* WRITTEN EXERCISE:
Quote all of the data below exactly, please.

* DATA PROVIDED:
_ _ _ _ _
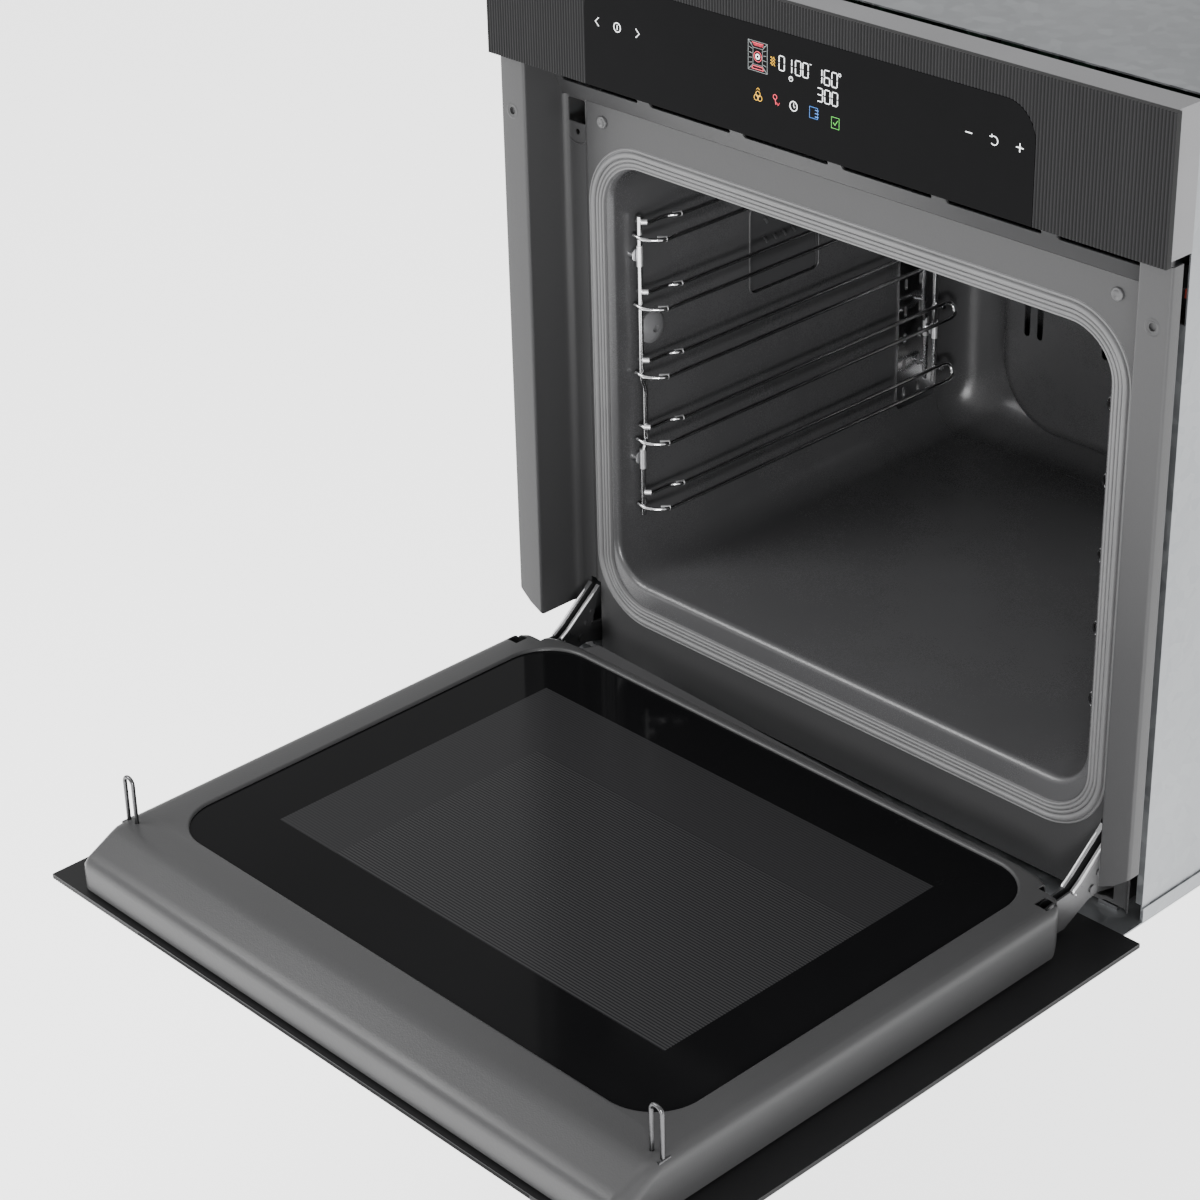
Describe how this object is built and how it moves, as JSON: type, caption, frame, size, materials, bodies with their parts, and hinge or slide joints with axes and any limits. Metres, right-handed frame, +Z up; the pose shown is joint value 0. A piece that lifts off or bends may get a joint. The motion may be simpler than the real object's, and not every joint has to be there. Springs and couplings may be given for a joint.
{
  "type": "wall oven",
  "caption": "Built-in wall oven with microwave: touch-control panel, drop-down door on spring hinges, enamelled cavity with wire shelf runners, hot-air fan and cooling blower.",
  "frame": {"origin": "underside of the carcass, middle of its width, in the plane of the cabinet's front edge", "axes": "+X to the viewer's right, +Y into the cabinet, +Z up; the door is stored open, lying along -Y"},
  "size_m": [0.595, 1.0126, 0.6205],
  "materials": {
    "grey_enamel": "satin",
    "gasket": "satin",
    "cavity_enamel": "gloss",
    "bare_steel": "brushed",
    "galvanised": "satin",
    "element": "matte",
    "bare_aluminium": "satin",
    "housing_plastic": "matte",
    "lamination": "satin",
    "lamp_glass": "gloss",
    "probe_cap": "satin",
    "chrome_wire": "polished",
    "wool": "matte",
    "ribbed_panel": "satin",
    "touch_glass": "gloss",
    "board": "satin",
    "black_plastic": "matte",
    "plunger": "satin",
    "hinge_steel": "satin",
    "spring_steel": "satin",
    "black_rubber": "matte",
    "door_glass": "gloss",
    "clear_glass": "gloss",
    "loop_steel": "polished",
    "handle": "satin"
  },
  "bodies": {
    "carcass": {"front_frame": "grey_enamel", "outlet_strip": "grey_enamel", "door_gasket": "gasket", "cavity_liner": "cavity_enamel", "back_wall": "cavity_enamel", "fan_baffle": "cavity_enamel", "fan_motor": "galvanised", "ring_element": "element", "grill_element": "element", "bottom_element": "element", "stirrer_motor": "housing_plastic", "waveguide": "galvanised", "magnetron": "galvanised", "hv_transformer": "lamination", "hv_capacitor": "bare_aluminium", "lamp_housing": "cavity_enamel", "lamp_bulb": "lamp_glass", "lamp_lens": "clear_glass", "probe_socket": "probe_cap", "rack_left": "chrome_wire", "rack_right": "chrome_wire", "rack_supports": "chrome_wire", "insulation": "wool", "base_panel": "galvanised", "side_panels": "galvanised", "top_cover": "galvanised", "rear_panel": "galvanised", "air_channel": "galvanised", "blower_housing": "galvanised", "blower_motor": "lamination", "fascia_panel": "ribbed_panel", "touch_glass": "touch_glass", "fascia_carrier": "housing_plastic", "display_module": "board", "control_board": "board", "terminal_block": "housing_plastic", "cable_gland": "black_plastic", "interlock_switches": "black_plastic", "hinge_brackets": "hinge_steel", "hinge_pins": "hinge_steel", "door_buffers": "black_rubber", "carcass_screws": "hinge_steel"},
    "door": {"door_panel": "ribbed_panel", "door_frame": "grey_enamel", "inner_glass": "door_glass", "middle_glass": "clear_glass", "glass_rails": "bare_aluminium", "latch_loops": "loop_steel", "hinge_arms": "hinge_steel", "door_handle": "handle"},
    "hot_air_fan": {"convection_fan": "bare_steel"},
    "field_stirrer": {"stirrer": "bare_aluminium"},
    "cooling_wheel": {"blower_wheel": "bare_aluminium"},
    "plunger_l": {"plunger_left": "plunger"},
    "plunger_r": {"plunger_right": "plunger"},
    "spring_rod_l": {"hinge_rod_left": "hinge_steel", "hinge_spring_left": "spring_steel"},
    "spring_rod_r": {"hinge_rod_right": "hinge_steel", "hinge_spring_right": "spring_steel"}
  },
  "joints": [
    {"name": "door_hinge", "type": "hinge", "parent": "carcass", "child": "door", "pos_m": [0, 0.006, 0.0295], "axis": [-1, 0, 0], "range_deg": [0, 90]},
    {"name": "spring_rod_left_slide", "type": "slide", "parent": "carcass", "child": "spring_rod_l", "axis": [0, 1, 0], "range_m": [0, 0.0241]},
    {"name": "spring_rod_right_slide", "type": "slide", "parent": "carcass", "child": "spring_rod_r", "axis": [0, 1, 0], "range_m": [0, 0.0241]},
    {"name": "fan_spin", "type": "hinge", "parent": "carcass", "child": "hot_air_fan", "pos_m": [0, 0.42, 0.252], "axis": [0, 1, 0], "continuous": true},
    {"name": "stirrer_spin", "type": "hinge", "parent": "carcass", "child": "field_stirrer", "pos_m": [0, 0.235, 0.428], "axis": [0, 0, 1], "continuous": true},
    {"name": "blower_spin", "type": "hinge", "parent": "carcass", "child": "cooling_wheel", "pos_m": [-0.15, 0.33, 0.508], "axis": [1, 0, 0], "continuous": true},
    {"name": "plunger_left_press", "type": "slide", "parent": "carcass", "child": "plunger_l", "axis": [0, 1, 0], "range_m": [0, 0.003], "stiffness_N_per_m": 200},
    {"name": "plunger_right_press", "type": "slide", "parent": "carcass", "child": "plunger_r", "axis": [0, 1, 0], "range_m": [0, 0.003], "stiffness_N_per_m": 200}
  ],
  "couplings": [
    {"joint": "spring_rod_left_slide", "follows": "door_hinge", "m_per_rad": 0.015279},
    {"joint": "spring_rod_right_slide", "follows": "door_hinge", "m_per_rad": 0.015279}
  ]
}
_ _ _ _ _
* SOLUTION FOR THIS PROBLEM:
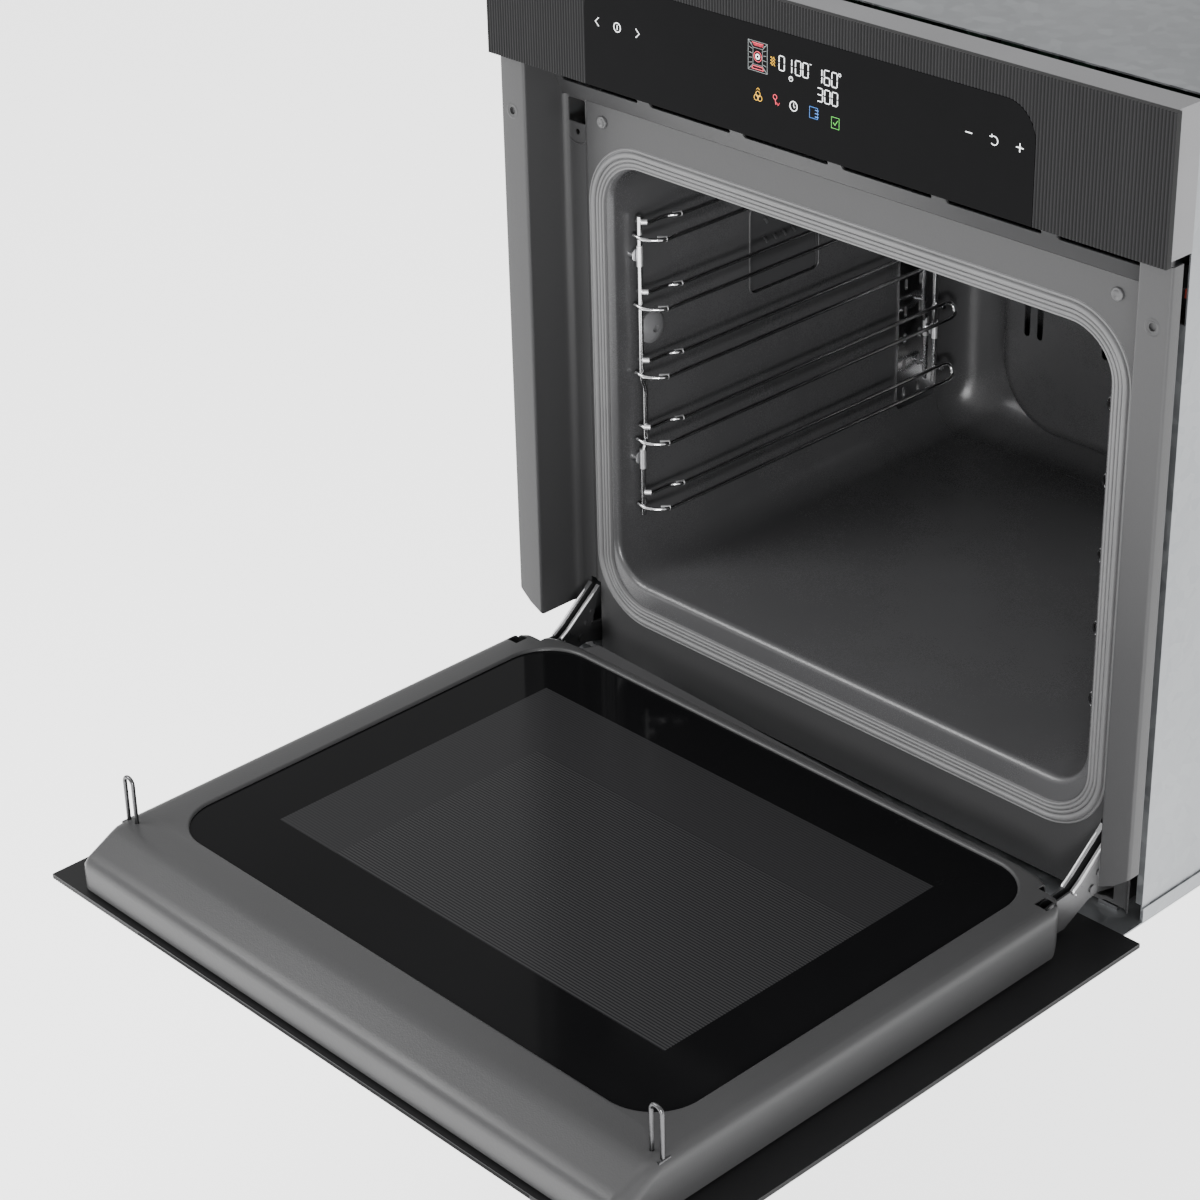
Describe how this object is built and how it moves, as JSON: type, caption, frame, size, materials, bodies with their parts, and hinge or slide joints with axes and any limits. Metres, right-handed frame, +Z up; the pose shown is joint value 0. A piece that lifts off or bends may get a joint. The motion may be simpler than the real object's, and not every joint has to be there. Springs and couplings may be given for a joint.
{
  "type": "wall oven",
  "caption": "Built-in wall oven with microwave: touch-control panel, drop-down door on spring hinges, enamelled cavity with wire shelf runners, hot-air fan and cooling blower.",
  "frame": {"origin": "underside of the carcass, middle of its width, in the plane of the cabinet's front edge", "axes": "+X to the viewer's right, +Y into the cabinet, +Z up; the door is stored open, lying along -Y"},
  "size_m": [0.595, 1.0126, 0.6205],
  "materials": {
    "grey_enamel": "satin",
    "gasket": "satin",
    "cavity_enamel": "gloss",
    "bare_steel": "brushed",
    "galvanised": "satin",
    "element": "matte",
    "bare_aluminium": "satin",
    "housing_plastic": "matte",
    "lamination": "satin",
    "lamp_glass": "gloss",
    "probe_cap": "satin",
    "chrome_wire": "polished",
    "wool": "matte",
    "ribbed_panel": "satin",
    "touch_glass": "gloss",
    "board": "satin",
    "black_plastic": "matte",
    "plunger": "satin",
    "hinge_steel": "satin",
    "spring_steel": "satin",
    "black_rubber": "matte",
    "door_glass": "gloss",
    "clear_glass": "gloss",
    "loop_steel": "polished",
    "handle": "satin"
  },
  "bodies": {
    "carcass": {"front_frame": "grey_enamel", "outlet_strip": "grey_enamel", "door_gasket": "gasket", "cavity_liner": "cavity_enamel", "back_wall": "cavity_enamel", "fan_baffle": "cavity_enamel", "fan_motor": "galvanised", "ring_element": "element", "grill_element": "element", "bottom_element": "element", "stirrer_motor": "housing_plastic", "waveguide": "galvanised", "magnetron": "galvanised", "hv_transformer": "lamination", "hv_capacitor": "bare_aluminium", "lamp_housing": "cavity_enamel", "lamp_bulb": "lamp_glass", "lamp_lens": "clear_glass", "probe_socket": "probe_cap", "rack_left": "chrome_wire", "rack_right": "chrome_wire", "rack_supports": "chrome_wire", "insulation": "wool", "base_panel": "galvanised", "side_panels": "galvanised", "top_cover": "galvanised", "rear_panel": "galvanised", "air_channel": "galvanised", "blower_housing": "galvanised", "blower_motor": "lamination", "fascia_panel": "ribbed_panel", "touch_glass": "touch_glass", "fascia_carrier": "housing_plastic", "display_module": "board", "control_board": "board", "terminal_block": "housing_plastic", "cable_gland": "black_plastic", "interlock_switches": "black_plastic", "hinge_brackets": "hinge_steel", "hinge_pins": "hinge_steel", "door_buffers": "black_rubber", "carcass_screws": "hinge_steel"},
    "door": {"door_panel": "ribbed_panel", "door_frame": "grey_enamel", "inner_glass": "door_glass", "middle_glass": "clear_glass", "glass_rails": "bare_aluminium", "latch_loops": "loop_steel", "hinge_arms": "hinge_steel", "door_handle": "handle"},
    "hot_air_fan": {"convection_fan": "bare_steel"},
    "field_stirrer": {"stirrer": "bare_aluminium"},
    "cooling_wheel": {"blower_wheel": "bare_aluminium"},
    "plunger_l": {"plunger_left": "plunger"},
    "plunger_r": {"plunger_right": "plunger"},
    "spring_rod_l": {"hinge_rod_left": "hinge_steel", "hinge_spring_left": "spring_steel"},
    "spring_rod_r": {"hinge_rod_right": "hinge_steel", "hinge_spring_right": "spring_steel"}
  },
  "joints": [
    {"name": "door_hinge", "type": "hinge", "parent": "carcass", "child": "door", "pos_m": [0, 0.006, 0.0295], "axis": [-1, 0, 0], "range_deg": [0, 90]},
    {"name": "spring_rod_left_slide", "type": "slide", "parent": "carcass", "child": "spring_rod_l", "axis": [0, 1, 0], "range_m": [0, 0.0241]},
    {"name": "spring_rod_right_slide", "type": "slide", "parent": "carcass", "child": "spring_rod_r", "axis": [0, 1, 0], "range_m": [0, 0.0241]},
    {"name": "fan_spin", "type": "hinge", "parent": "carcass", "child": "hot_air_fan", "pos_m": [0, 0.42, 0.252], "axis": [0, 1, 0], "continuous": true},
    {"name": "stirrer_spin", "type": "hinge", "parent": "carcass", "child": "field_stirrer", "pos_m": [0, 0.235, 0.428], "axis": [0, 0, 1], "continuous": true},
    {"name": "blower_spin", "type": "hinge", "parent": "carcass", "child": "cooling_wheel", "pos_m": [-0.15, 0.33, 0.508], "axis": [1, 0, 0], "continuous": true},
    {"name": "plunger_left_press", "type": "slide", "parent": "carcass", "child": "plunger_l", "axis": [0, 1, 0], "range_m": [0, 0.003], "stiffness_N_per_m": 200},
    {"name": "plunger_right_press", "type": "slide", "parent": "carcass", "child": "plunger_r", "axis": [0, 1, 0], "range_m": [0, 0.003], "stiffness_N_per_m": 200}
  ],
  "couplings": [
    {"joint": "spring_rod_left_slide", "follows": "door_hinge", "m_per_rad": 0.015279},
    {"joint": "spring_rod_right_slide", "follows": "door_hinge", "m_per_rad": 0.015279}
  ]
}